Strange counter-performance in an alternative `decimalLength9` function

Wed Feb 26 01:10:07 UTC 2020

On Wed, Feb 26, 2020 at 12:50:35AM +0000, Basile B. via Digitalmars-d-learn wrote:
[...]
> #!dmd -boundscheck=off -O -release -inline
[...]

TBH, I'm skeptical of any performance results using dmd.  I wouldn't pay
attention to performance numbers obtained this way, and rather look at
the ldmd/ldc2 numbers.

[...]
> Then bad surprise. Even with ldmd (so ldc2 basically) feeded with the
> args from the script line. Maybe the fdecimalLength9 version is
> slightly faster.  Only *slightly*. Good news, I've lost my time. So I
> try an alternative version that uses a table of delegates instead of a
> switch (ffdecimalLength9) and surprise, "tada", it is like **100x**
> slower then the two others.
> 
> How is that possible ?

Did you check the assembly output to see what the difference is?

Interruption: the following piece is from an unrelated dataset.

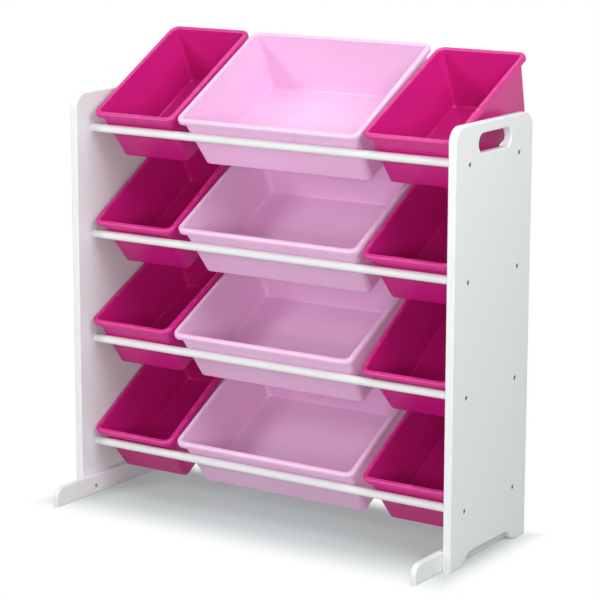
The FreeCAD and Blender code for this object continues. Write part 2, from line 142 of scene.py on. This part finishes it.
def box_of(node):
    """The lowest and the highest corner of a CAD piece."""
    return [Vector(corner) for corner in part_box(node)]


# The floor that gives light to the shelf is grey. The one that is seen is greener, against the pink
# light of the bins, and a share of it glows white even in the shadow. The shadow fades out between two
# distances in front of the side panels, beside them and behind them; one below 0 lies under the shelf.
FLOOR_SIZE = 30.0
FLOOR_GREY = (0.50, 0.50, 0.50, 1)
FLOOR_SEEN = (0.52, 0.63, 0.605, 1)
FLOOR_GLOW = 0.20
SHADOW_FRONT = (-0.0282, 0.1168)
SHADOW_SIDES = (-0.024, 0.052)
SHADOW_BACK = (-0.0418, 0.0282)
WORLD_LIGHT = 0.20
WHITE = (1, 1, 1, 1)
WHITE_LEVEL = 1.0

bpy.ops.object.select_all(action="DESELECT")
bpy.ops.mesh.primitive_plane_add(size=FLOOR_SIZE, location=(0, 0, 0))
floor = bpy.context.active_object
floor.name = "studio_floor"
floor_finish = bpy.data.materials.new("studio floor")
floor_finish.use_nodes = True
tree = floor_finish.node_tree
tree.nodes.clear()
place = Wire(tree).node("ShaderNodeTexCoord", {}, {}, "Object")
panel_low, panel_high = box_of("right_side_panel")
in_front = (panel_low.y - place.axis("Y")).rise(*SHADOW_FRONT)
beside = (size_of(place.axis("X")) - panel_high.x).rise(*SHADOW_SIDES)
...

Delegates involve a function call, which involves function call
overhead, which includes a CPU pipeline hazard.  Worse yet it's an
indirect call, meaning you're defeating the CPU branch predictor and
invalidating the instruction cache. And on top of that, delegates
involve allocating a context, and you *really* do not want allocations
inside an inner loop.

And of course, normal function calls are easier for compilers to inline,
because the destination is fixed. Indirect calls involving delegates are
hard to predict, and the optimizer is more liable to just give up.

These are just my educated guesses, of course.  For the real answer,
look at the assembly output. :-D

T

-- 
What are you when you run out of Monet? Baroque.